Hitachi eBworx Sdn Bhd
- Company type: Private Limited Company
- Founded: 2 May 1998
- Headquarters: Petaling Jaya, Malaysia
- Parent: Hitachi
- Website: www.hitachi-ebworx.com

= Hitachi eBworx =

Hitachi eBworx Sdn Bhd is a consulting and technology solutions firm headquartered in Petaling Jaya, Malaysia. The firm provides credit management, touchpoint, and trade finance banking products and applications to the financial services sector.

== History ==
Hitachi eBworx was started as Digital Nervous System on 2 May 1998, by Tan Suan Fong and three other founders. During the first nine months, it was involved in a variety of software development work, including website design and complete projects such as the Personal Computer (PC) Order System for Gateway Asia Pacific. The company then focused on building products for the financial services industry and became known as "e-Business@work".

In 1999, CSE Infotech Limited of Singapore purchased a majority stake in DNS. The name of the company was changed to eBworx Malaysia Sendirian Berhad.

eBworx was granted MSC status on 11 February 2002 by the Government of Malaysia. It became a public company on 25 April 2003 and changed its name from eBworx Malaysia Sendirian Berhad to eBworx Berhad in June the same year. eBworx Berhad was listed on the ACE Market (previously MESDAQ) of Bursa Malaysia Securities Berhad on 17 November 2003.

In 2005, eBworx opened a research and development office in Chengdu, China. In 2011, the main shareholders of eBworx were CSE-Infotech Ltd, OSK Capital Partners Sdn Bhd and Tan.

In 2012, an offer was made by Hitachi, Ltd on March second to acquire eBworx at 90 sen per share. The offer was accepted, and eBworx became Hitachi eBworx, a subsidiary of Hitachi, Ltd. It is part of Hitachi's Financial Information Systems Division (FISD), of the group's larger Information and Telecommunications Systems Company.

== Products ==
"Digital Credit Management System" is an automated credit finder application which searches outsource agencies, manages credit underwriting and approval via web-based PCs and Mobile Tablets. In 2009, DCMS was named Best of Financial Application at the MSC Malaysia APICTA Awards and at the International APICTA Awards at Melbourne, Australia, and won a Financial Insights Innovation Award in 2010 with CIMB Bank Berhad.

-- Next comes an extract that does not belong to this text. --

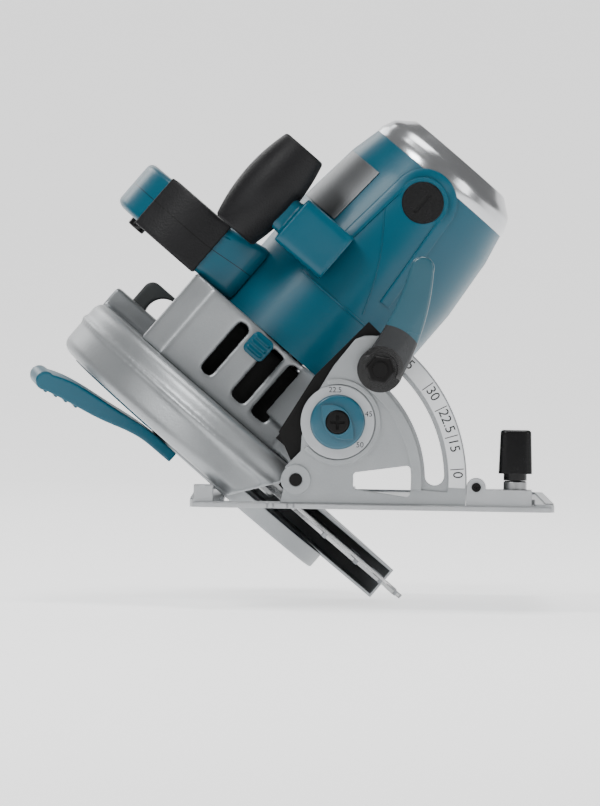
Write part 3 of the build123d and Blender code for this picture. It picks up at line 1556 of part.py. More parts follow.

eBworx "Digital Collection and Recovery System" is a web-based application which provides information about delinquent borrowers, to help the lender plan collection strategies. The company's "Digital Retail Internet Banking", an internet banking application for banking customers, won a Financial Insights Innovation Award in 2010 with PT Bank Danamon Indonesia.

"Digital Transaction Banker", a global cash management and trade finance initiation application, which organises information about a corporate portfolio across groups of companies, facilitates domestic and international payment and transfers and liquidity management. In 2011 the product won a Best of Financial Applications at the MSC Malaysia APICTA Awards and at the International APICTA Awards 2011 at Pattaya, Thailand.

"TradeSpring", a web-based backend trade processing application which provides bank’s customers with access to their trade accounts, transactions and statuses,

"Digital Mobile Banker", which provides banking solutions through mobile devices. It won a 2009 Financial Insights Innovation Award with OCBC for Mobile Banking.